Not all men were meant to dance with dragons.

Reggie's picture

Thanks Palantir, and Blackswan that is exactly how I’ve been approaching the situation over the past couple weeks. I’m glad to hear I’m not the only one.

magicskyfairy's picture

iteracom Wrote:
——————————————————-
> depends. some people apply to everything remotely
> related to finance.
>
> Probably a better metric is the % of call backs
> you get from all the resumes you threw out.
> 5-10% call back is poor
> 30%+ call back is considered good

LOL I would have killed for a 5-10% callback! I spammed every company out there, and heard back from squat! good riddance! Starting mba in less than a month!

lxwarr30's picture

Honestly, I’m feeling like the only way to really break in without prior experience or connections is going through schools. I know Black Swan did the MSF and I’m not sure what he was doing before that, but he mentioned it helped. MagicSky is doing the MBA. I’m not saying this is the ONLY route, but if you have a few sections of the CFA behind you and go back for even a 1 year masters at a good school it could really make the difference. Obviously this requires 1) money 2) time and is not an option for everyone. I’m working as a temp in a F500 that isn’t financial services, but they’re slowly letting me work more into their corporate strategy department. Not investing, but hell it’s more interesting.

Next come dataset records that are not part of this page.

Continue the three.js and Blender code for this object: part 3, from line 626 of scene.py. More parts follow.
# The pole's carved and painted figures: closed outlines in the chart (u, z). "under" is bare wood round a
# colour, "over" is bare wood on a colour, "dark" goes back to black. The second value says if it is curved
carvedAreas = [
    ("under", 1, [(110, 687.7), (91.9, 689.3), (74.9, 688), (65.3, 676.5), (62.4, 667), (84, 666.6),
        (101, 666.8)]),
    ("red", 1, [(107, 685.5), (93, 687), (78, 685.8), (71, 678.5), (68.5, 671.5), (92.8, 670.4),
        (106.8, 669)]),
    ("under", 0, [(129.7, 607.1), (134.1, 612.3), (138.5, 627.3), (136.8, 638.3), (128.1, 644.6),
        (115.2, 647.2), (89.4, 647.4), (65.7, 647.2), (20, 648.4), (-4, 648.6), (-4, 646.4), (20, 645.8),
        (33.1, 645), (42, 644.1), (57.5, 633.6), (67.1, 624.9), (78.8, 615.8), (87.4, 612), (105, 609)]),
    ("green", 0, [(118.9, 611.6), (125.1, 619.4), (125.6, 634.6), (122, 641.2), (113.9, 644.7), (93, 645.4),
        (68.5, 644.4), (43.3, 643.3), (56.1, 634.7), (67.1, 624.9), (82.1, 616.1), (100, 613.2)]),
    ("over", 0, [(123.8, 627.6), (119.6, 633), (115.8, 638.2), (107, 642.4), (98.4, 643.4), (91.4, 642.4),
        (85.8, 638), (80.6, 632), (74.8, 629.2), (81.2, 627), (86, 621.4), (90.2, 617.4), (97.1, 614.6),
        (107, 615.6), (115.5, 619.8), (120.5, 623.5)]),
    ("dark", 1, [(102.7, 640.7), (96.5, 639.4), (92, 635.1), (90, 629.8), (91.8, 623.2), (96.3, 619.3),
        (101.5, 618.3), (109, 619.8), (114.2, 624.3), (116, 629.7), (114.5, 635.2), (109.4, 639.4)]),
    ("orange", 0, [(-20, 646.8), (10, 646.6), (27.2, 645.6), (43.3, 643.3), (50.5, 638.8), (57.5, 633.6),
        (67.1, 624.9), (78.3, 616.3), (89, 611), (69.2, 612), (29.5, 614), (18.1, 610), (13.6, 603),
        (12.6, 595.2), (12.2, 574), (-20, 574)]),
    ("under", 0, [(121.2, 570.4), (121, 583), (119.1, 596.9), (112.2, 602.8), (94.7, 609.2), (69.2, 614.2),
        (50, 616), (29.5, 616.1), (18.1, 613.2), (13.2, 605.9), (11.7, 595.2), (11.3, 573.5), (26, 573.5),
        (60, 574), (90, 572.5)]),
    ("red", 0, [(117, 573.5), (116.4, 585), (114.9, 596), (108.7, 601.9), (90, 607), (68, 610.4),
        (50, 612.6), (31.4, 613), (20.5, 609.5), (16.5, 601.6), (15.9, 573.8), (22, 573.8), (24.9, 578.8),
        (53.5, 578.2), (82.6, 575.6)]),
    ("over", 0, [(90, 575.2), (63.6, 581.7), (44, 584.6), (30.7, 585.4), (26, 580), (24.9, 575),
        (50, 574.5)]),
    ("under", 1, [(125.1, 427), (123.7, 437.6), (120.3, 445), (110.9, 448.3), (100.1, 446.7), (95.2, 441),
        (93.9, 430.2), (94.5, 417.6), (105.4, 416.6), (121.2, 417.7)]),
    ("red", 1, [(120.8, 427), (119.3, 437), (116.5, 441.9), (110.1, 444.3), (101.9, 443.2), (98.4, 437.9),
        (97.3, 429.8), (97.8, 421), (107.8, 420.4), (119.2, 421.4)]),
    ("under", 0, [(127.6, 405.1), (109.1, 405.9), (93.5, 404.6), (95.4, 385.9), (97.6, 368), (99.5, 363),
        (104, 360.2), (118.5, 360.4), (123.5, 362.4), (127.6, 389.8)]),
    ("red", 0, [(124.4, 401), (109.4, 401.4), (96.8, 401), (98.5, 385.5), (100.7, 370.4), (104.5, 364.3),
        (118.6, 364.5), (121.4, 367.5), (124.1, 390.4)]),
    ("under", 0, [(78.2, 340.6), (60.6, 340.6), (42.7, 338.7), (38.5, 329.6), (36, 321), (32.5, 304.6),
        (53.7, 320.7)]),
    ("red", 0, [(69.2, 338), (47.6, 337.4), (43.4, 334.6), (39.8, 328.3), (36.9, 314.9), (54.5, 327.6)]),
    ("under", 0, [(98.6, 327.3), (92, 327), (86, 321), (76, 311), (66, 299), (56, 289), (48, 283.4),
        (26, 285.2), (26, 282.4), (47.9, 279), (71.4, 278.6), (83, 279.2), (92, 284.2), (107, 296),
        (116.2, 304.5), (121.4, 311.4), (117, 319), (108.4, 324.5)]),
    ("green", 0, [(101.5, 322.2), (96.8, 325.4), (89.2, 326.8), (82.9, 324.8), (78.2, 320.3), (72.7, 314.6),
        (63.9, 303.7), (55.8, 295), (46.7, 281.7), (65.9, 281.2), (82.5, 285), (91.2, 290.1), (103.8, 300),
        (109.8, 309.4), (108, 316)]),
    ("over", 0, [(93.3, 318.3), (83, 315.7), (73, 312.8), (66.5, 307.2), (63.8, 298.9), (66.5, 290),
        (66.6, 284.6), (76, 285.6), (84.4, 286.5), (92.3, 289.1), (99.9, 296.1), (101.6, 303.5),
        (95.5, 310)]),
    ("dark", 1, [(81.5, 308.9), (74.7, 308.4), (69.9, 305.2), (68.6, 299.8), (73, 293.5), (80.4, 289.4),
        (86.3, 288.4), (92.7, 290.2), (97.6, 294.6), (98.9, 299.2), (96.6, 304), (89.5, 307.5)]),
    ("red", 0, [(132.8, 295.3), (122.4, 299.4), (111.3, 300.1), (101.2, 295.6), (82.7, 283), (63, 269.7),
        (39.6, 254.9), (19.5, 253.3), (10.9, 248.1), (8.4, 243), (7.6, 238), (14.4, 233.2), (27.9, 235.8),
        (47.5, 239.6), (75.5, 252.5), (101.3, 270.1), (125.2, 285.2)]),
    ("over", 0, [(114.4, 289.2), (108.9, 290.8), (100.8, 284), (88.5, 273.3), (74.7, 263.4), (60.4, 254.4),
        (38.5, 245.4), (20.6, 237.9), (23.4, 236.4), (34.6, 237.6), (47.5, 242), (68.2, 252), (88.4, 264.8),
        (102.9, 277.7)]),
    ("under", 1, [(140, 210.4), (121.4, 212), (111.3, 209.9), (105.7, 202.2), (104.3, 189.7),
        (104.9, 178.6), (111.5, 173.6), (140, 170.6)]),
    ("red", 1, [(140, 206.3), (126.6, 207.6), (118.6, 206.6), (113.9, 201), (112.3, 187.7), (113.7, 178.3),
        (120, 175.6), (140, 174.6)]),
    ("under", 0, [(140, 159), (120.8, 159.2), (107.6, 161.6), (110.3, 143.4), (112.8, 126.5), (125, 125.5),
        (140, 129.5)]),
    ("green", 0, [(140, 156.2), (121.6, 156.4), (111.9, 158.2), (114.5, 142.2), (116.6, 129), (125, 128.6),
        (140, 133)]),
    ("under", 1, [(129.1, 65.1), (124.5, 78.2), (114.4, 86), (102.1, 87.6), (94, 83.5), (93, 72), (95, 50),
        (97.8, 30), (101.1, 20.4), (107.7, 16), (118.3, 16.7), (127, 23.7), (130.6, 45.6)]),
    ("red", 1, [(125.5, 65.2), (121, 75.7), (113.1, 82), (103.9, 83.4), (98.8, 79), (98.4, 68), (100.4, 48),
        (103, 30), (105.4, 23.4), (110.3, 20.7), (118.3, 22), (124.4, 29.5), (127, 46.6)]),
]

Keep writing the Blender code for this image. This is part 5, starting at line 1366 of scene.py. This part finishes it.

It took me 6 months to get this position after graduating from college last year. It’s difficult because you’re probably a really bright guy, but just realize that having a job outside of financial services to start won’t kill you. You’re young and people understand the market is tough (or at least I hope) so if you can work at a good company and do something noteworthy there maybe someone will give you shot after a level or two. This is my hope at least. If not the GMAT and a MSF is always an option. I say all of this to give you some ideas of the directions I am taking toward my dream job and show you are not alone. Maybe someone here who is older will be able to give us their take on people in our position who do not land a job at a BB right out of college.